EXERCISE PROMPT – Write out the whole listing, matching it exactly.

>> Begin AVAILABLE DATA

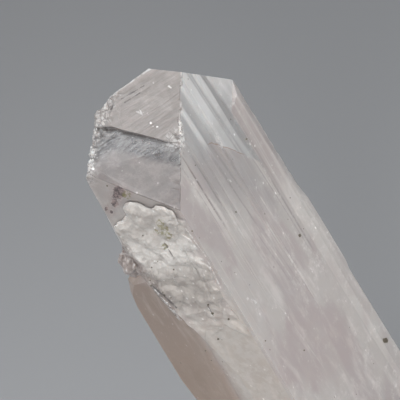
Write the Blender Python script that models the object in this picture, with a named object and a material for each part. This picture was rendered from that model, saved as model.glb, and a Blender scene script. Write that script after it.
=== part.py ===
"""Danburite crystal: one loose crystal, cut off flat where it broke from its rock.

Metres. +Z is the crystal's long axis, the flat cut lies on Z = 0, and the front
edge of the prism faces -Y. The faces are named by their Miller indices.
"""

import math
import random

import bmesh
import bpy
from mathutils import Matrix, Vector, noise

MM = 0.001

# Cell edges of danburite, in angstrom: they set every face angle
CELL_A = 8.04
CELL_B = 8.77
CELL_C = 7.74

# Main crystal
HEIGHT = 70.0 * MM
WIDE_SIDE = 23.3 * MM
NARROW_SIDE = 11.4 * MM
RIDGE_Y = 13.15 * MM
RIDGE_RIGHT_X = 6.85 * MM
TAPER_DEG = 0.35
BLOCK = 400.0 * MM

# How far the grown-on individuals are sunk in the main crystal
SUNK = 0.8 * MM
DEEP_SUNK = 1.5 * MM
BELOW_FOOT = 5.0 * MM
THIN_SUNK = 0.1 * MM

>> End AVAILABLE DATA

SOLUTION FOR THIS TASK –
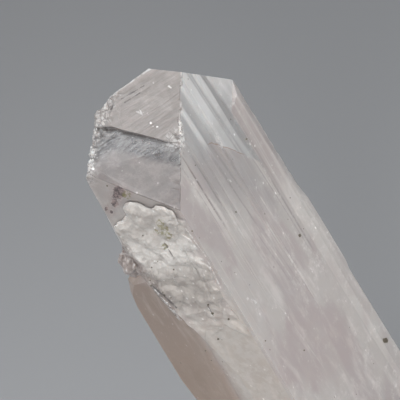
Write the Blender Python script that models the object in this picture, with a named object and a material for each part. This picture was rendered from that model, saved as model.glb, and a Blender scene script. Write that script after it.
=== part.py ===
"""Danburite crystal: one loose crystal, cut off flat where it broke from its rock.

Metres. +Z is the crystal's long axis, the flat cut lies on Z = 0, and the front
edge of the prism faces -Y. The faces are named by their Miller indices.
"""

import math
import random

import bmesh
import bpy
from mathutils import Matrix, Vector, noise

MM = 0.001

# Cell edges of danburite, in angstrom: they set every face angle
CELL_A = 8.04
CELL_B = 8.77
CELL_C = 7.74

# Main crystal
HEIGHT = 70.0 * MM
WIDE_SIDE = 23.3 * MM
NARROW_SIDE = 11.4 * MM
RIDGE_Y = 13.15 * MM
RIDGE_RIGHT_X = 6.85 * MM
TAPER_DEG = 0.35
BLOCK = 400.0 * MM

# How far the grown-on individuals are sunk in the main crystal
SUNK = 0.8 * MM
DEEP_SUNK = 1.5 * MM
BELOW_FOOT = 5.0 * MM
THIN_SUNK = 0.1 * MM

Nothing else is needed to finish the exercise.